I know. But how we think about something often exacerbates the problem we’re trying to solve. So by constantly chasing after feelings of security and certainty is to somehow deny the fundamental reality of loss, which is that everything changes all the time. The ultimate target, if you can consider it, is to just plug completely into that uncertainty and to recognize it. But don’t get me wrong: The idea of embracing groundlessness is a hard thing, and I have not got it licked.

You got to meet Eckhart Tolle. As a skeptical journalist, were you won over?

I concluded from meeting him and reading his books that he’s the real deal. People assume that a lot of books with weird New Age titles are going to be suggesting that you swing crystals over your liver. But actually if you read someone like Tolle, it’s an exercise in introspection. It’s not some dodgy scientific claim about how the world works. It’s saying, ‘Look inside yourself. Are we not accompanied by this chattering inner voice all the time? What might it mean to consider that you are not your mind.’ That’s really an incredibly profound idea: you can start to watch and observe your thoughts instead of being completely identified with them.

Basically. your book is trying to encourage a self-awareness about the way we think.

Yes, absolutely. It’s about saying that positive thinking says to just change your thoughts. Whereas these approaches say change your relationship to your thoughts and emotions. Don’t struggle to change the thoughts and emotions themselves.
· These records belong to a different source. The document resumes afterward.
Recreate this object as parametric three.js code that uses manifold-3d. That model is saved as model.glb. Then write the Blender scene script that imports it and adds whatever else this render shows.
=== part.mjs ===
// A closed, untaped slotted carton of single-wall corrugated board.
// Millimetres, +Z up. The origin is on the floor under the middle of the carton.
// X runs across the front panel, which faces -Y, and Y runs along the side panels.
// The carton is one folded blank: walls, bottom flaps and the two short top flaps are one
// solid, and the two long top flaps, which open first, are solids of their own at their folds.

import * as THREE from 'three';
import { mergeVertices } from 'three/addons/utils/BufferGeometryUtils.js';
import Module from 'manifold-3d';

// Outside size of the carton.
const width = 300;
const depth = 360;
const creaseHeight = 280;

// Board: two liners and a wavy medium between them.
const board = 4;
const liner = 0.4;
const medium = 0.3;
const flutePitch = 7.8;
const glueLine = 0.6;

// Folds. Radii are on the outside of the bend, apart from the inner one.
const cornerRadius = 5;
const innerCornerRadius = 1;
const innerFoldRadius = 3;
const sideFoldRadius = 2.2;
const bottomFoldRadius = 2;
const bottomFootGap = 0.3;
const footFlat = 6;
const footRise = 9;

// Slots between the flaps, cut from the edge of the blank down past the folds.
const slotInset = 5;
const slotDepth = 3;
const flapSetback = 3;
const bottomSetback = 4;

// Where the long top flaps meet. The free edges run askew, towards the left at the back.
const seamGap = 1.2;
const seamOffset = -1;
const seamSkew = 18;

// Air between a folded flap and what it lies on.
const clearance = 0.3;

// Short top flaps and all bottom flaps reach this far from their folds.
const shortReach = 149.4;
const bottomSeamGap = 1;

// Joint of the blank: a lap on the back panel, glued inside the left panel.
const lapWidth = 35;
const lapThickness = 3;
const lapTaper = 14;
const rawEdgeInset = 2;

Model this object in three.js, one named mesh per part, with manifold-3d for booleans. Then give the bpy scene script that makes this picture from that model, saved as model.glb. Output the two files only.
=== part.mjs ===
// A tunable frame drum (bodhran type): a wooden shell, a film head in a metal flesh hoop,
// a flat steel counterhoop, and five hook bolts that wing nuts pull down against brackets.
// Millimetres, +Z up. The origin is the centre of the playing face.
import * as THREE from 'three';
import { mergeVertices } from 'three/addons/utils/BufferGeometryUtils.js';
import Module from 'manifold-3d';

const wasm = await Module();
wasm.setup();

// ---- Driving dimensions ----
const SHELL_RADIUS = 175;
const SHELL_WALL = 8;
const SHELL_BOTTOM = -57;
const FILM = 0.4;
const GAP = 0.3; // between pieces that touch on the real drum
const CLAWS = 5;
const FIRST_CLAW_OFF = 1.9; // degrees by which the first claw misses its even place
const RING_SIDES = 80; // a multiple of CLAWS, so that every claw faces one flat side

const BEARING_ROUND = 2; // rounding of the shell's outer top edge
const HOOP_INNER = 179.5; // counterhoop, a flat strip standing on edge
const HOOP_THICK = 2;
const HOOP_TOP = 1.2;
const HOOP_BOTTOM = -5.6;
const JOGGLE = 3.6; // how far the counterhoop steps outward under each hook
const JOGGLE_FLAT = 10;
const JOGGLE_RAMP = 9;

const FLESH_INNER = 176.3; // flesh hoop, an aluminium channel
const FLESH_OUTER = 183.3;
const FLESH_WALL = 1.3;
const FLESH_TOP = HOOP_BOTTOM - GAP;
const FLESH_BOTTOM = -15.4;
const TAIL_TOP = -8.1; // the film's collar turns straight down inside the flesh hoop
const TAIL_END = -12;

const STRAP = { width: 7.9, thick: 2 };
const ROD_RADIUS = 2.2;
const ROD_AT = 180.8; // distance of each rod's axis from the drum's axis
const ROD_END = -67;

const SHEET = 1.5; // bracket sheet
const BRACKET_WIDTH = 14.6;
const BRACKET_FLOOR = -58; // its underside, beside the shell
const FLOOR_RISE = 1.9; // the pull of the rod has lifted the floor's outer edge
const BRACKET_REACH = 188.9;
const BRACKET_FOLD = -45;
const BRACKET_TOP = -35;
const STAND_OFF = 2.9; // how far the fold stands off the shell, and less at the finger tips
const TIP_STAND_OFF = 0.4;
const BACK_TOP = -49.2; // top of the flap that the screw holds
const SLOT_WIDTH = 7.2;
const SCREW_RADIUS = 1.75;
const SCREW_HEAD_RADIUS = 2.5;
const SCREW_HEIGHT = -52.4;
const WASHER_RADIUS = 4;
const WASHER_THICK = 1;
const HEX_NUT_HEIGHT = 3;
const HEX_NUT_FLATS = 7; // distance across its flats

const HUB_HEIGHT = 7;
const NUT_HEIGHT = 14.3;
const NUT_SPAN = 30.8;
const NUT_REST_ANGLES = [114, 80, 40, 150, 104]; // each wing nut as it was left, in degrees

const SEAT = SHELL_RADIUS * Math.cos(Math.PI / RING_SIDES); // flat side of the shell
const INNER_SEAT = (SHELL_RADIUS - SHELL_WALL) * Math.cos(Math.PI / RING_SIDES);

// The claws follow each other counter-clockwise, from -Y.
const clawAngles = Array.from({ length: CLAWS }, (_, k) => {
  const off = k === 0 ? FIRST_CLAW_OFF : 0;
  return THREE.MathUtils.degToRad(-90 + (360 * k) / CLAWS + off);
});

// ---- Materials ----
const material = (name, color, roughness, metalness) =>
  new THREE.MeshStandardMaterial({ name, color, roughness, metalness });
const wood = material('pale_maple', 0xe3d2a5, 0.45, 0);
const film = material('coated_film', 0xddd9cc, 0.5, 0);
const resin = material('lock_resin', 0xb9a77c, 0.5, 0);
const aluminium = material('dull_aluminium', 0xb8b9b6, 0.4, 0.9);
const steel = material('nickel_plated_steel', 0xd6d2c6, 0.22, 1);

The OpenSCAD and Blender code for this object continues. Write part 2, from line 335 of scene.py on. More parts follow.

Some people have called your approach to happiness Grinch-like. Does that bother you?

It doesn’t affect me, really. The thing I try to be clear about is that this is a question of balancing imbalance. If I were saying that all positivity should be shunned and avoided, just as positive thinkers say all negative thinking should be shunned, that would be futile and irritating.

Do you get push back from the positive folk?

A little. But I think that I don’t hear as much from positive people who object because it would require them to be negative.